Exercise description — Your task is to quote, unchanged, only the lines from the one with "The three.js and Blender code for this object continues." through the one with "FLOOR_BOUNCE = (0.07, 0.07, 0.07, 1.0)", both ends included.

*** Material for the task ***

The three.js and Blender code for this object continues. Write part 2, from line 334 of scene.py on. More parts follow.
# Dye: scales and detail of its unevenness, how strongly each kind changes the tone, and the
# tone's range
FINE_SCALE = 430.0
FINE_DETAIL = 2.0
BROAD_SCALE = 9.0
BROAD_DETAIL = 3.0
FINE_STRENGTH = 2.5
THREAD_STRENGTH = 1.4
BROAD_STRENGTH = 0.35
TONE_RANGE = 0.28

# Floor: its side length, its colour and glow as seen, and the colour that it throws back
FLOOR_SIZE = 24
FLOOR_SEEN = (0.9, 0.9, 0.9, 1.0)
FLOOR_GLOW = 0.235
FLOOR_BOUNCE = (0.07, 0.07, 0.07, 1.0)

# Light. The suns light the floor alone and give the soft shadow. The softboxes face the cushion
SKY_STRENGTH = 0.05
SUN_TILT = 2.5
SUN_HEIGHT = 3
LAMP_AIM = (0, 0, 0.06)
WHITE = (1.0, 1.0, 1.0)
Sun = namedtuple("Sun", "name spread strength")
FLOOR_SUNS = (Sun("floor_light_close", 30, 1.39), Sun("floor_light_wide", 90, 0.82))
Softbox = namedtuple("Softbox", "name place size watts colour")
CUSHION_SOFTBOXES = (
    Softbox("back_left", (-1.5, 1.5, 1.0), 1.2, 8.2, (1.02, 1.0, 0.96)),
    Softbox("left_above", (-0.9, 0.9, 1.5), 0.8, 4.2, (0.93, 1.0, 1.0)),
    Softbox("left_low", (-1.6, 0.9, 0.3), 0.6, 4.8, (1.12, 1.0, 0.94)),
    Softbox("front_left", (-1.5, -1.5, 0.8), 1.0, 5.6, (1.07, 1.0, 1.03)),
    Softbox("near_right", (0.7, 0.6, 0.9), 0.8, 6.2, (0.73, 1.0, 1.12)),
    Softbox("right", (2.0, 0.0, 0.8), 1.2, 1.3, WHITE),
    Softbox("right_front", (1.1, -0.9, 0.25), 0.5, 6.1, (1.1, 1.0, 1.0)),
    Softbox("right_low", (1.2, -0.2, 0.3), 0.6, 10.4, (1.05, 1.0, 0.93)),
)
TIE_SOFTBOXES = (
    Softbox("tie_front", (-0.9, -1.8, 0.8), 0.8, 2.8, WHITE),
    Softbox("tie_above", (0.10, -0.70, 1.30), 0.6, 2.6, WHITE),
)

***
*** Material for the task ***

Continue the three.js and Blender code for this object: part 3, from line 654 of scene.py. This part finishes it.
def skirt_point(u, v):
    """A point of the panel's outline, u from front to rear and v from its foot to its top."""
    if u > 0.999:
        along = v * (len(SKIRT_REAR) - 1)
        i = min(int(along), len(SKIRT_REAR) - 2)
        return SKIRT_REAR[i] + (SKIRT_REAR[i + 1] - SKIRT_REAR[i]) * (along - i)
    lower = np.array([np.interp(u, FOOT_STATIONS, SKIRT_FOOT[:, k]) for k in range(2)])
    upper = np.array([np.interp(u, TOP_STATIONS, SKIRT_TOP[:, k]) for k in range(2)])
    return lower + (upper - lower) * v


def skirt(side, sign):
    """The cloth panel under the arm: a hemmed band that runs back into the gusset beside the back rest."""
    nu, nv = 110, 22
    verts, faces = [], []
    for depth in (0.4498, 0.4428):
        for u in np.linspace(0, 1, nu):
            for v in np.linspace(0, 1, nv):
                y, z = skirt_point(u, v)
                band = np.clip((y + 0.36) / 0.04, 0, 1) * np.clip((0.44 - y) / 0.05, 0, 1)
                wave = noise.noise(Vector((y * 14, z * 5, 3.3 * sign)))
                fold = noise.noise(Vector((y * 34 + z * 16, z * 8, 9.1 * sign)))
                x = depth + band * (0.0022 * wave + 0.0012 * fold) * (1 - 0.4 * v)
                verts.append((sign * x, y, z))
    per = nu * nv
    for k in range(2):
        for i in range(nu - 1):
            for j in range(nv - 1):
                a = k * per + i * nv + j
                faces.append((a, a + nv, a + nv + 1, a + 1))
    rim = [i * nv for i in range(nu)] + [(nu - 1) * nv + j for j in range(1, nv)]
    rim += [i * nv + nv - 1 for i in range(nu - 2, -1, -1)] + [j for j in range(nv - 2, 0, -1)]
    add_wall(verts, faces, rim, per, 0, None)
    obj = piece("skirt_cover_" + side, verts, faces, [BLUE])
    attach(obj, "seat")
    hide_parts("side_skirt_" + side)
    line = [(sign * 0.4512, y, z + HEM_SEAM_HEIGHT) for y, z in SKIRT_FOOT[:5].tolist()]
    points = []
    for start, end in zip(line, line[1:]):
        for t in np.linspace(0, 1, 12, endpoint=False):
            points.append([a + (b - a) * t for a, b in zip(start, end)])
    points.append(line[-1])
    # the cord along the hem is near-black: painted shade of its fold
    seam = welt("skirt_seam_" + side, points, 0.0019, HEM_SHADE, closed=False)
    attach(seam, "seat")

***

Result below —
The three.js and Blender code for this object continues. Write part 2, from line 334 of scene.py on. More parts follow.
# Dye: scales and detail of its unevenness, how strongly each kind changes the tone, and the
# tone's range
FINE_SCALE = 430.0
FINE_DETAIL = 2.0
BROAD_SCALE = 9.0
BROAD_DETAIL = 3.0
FINE_STRENGTH = 2.5
THREAD_STRENGTH = 1.4
BROAD_STRENGTH = 0.35
TONE_RANGE = 0.28

# Floor: its side length, its colour and glow as seen, and the colour that it throws back
FLOOR_SIZE = 24
FLOOR_SEEN = (0.9, 0.9, 0.9, 1.0)
FLOOR_GLOW = 0.235
FLOOR_BOUNCE = (0.07, 0.07, 0.07, 1.0)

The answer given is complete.